The U.S. economy created fewer jobs than expected while the unemployment rate increased, signaling that the labor market could be going through a rapid deceleration at a time when the Federal Reserve could soon be cutting interest rates.
According to the Bureau of Labor Statistics (BLS), there were 114,000 new jobs in July, down from 179,000 in June. This fell short of the consensus estimate of 175,000.
The unemployment rate rose to 4.3 percent, up from 4.1 percent, and higher than economists’ expectations of 4.1 percent. This represents the highest jobless rate since October 2021.
Average hourly earnings eased to a smaller-than-expected pace of 3.6 percent year-over-year. On a monthly basis, average hourly earnings edged up 0.2 percent.
The labor force participation rate inched higher to 62.7 percent, from 62.6 percent. Average weekly hours slipped to 34.2, from 34.3.
Health care accounted for much of the jobs, with 55,000 new positions added last month. This was followed by construction (25,000) and government (17,000).
The information sector shed 20,000 jobs while manufacturing payrolls were little changed.
The May and June job numbers were revised down by 2,000 and 27,000, respectively.
Additionally, the household portion of the monthly jobs report, which removes duplication, showed the economy created 67,000 new jobs.
The number of people working two or more jobs surged to 8.473 million, up from 8.34 million. Full-time workers advanced by 448,000, while part-time workers declined by 325,000.
The divergence between U.S.-born and foreign-born workers widened compared to a year ago. U.S.-born workers tumbled by more than 1.2 million from July 2023. By comparison, foreign-born workers increased by roughly 1.3 million.
Market Reaction
The U.S. financial markets extended their losses in pre-market trading following the employment data, with the leading benchmark indexes down as much as 2 percent.
U.S. Treasury yields were red across the board, with the benchmark 10-year yield plummeting below 3.82 percent. The 2-year yield fell below 4 percent, while the 30-year bond tumbled to 4.16 percent.
The U.S. Dollar Index (DXY), a gauge of the greenback against a basket of currencies, tanked below 104.00.
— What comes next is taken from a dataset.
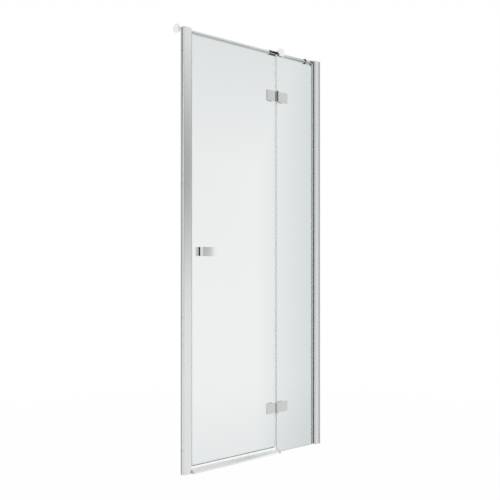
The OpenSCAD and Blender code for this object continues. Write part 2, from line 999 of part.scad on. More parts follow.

Markets now received confirmation that the job market is “rolling over” after a miss in payroll growth and the jump in the unemployment rate, said Byron Anderson, the head of fixed income at Laffer Tengler Investments.
“The Fed narrative of data-dependent should be done moving forward, especially if the labor data continues to fall before the next Fed meeting,” Anderson said in a email to media outlets. “The Fed will need to go into economic protection mode moving forward to calm markets. We should see rate cuts shortly and the bond market is asymmetrically positioned lower for the short term.”
While investors are penciling in a rate cut at the September policy meeting, traders are discussing the size of the Federal Reserve’s initial pivot.
“The odds of a 50bps cut jumped to 70% for that September meeting,” said Jay Woods, the chief global strategist at Freedom Capital Markets, in a email to media outlets. “Was the data-dependent Fed too late to act again? The market is saying just that.”
A Week of Labor Data
Heading into the much-anticipated July jobs report, there was a flurry of labor-related numbers.
The number of job openings eased slightly, falling by 46,000 in June to 8.184 million, according to the federal statistics agency’s Job Openings and Labor Turnover Survey (JOLTS). This came in slightly higher than the market forecast of 8 million. Vacancies were led by accommodation and food services (120,000) and state and local government (94,000).
Job quits slumped to 3.282 million, the lowest level since November 2020.
Private businesses added 122,000 new jobs in July, down from an upwardly revised 155,000 in June, payroll processor ADP reported in its monthly National Employment Report. This fell short of economists’ expectations of 150,000.
Additionally, annual pay gains for job-stayers slowed to a three-year low of 4.8 percent, while pay gains for job changers eased to 7.2 percent.
“With wage growth abating, the labor market is playing along with the Federal Reserve’s effort to slow inflation. If inflation goes back up, it won’t be because of labor,” said Nela Richardson, the chief economist at ADP, in a statement.
Indeed, BLS data show that wage gains are slowing. In the second quarter, the employment cost index (ECI), a broad measure of employee compensation, rose at a smaller-than-expected pace of 0.9 percent, down from 1.2 percent in the first quarter.
Unit labor costs also climbed at a smaller-than-expected rate of 0.9 percent in the April-June period, falling short of the consensus forecast of 1.8 percent.
Meanwhile, the latest Challenger numbers highlighted that U.S.-based companies announced 25,855 job cuts in July, the lowest level in a year. This was down 46.9 percent from the previous month.
Tech and services led the way, with 6,009 and 2,932 layoffs, respectively.
According to the Department of Labor, initial jobless claims rose to a higher-than-expected 249,000 for the week ending July 27, up from 235,000 in the previous week. Continuing jobless claims increased to 1.877 million, while the four-week average, which removes week-to-week volatility, edged up to 238,000.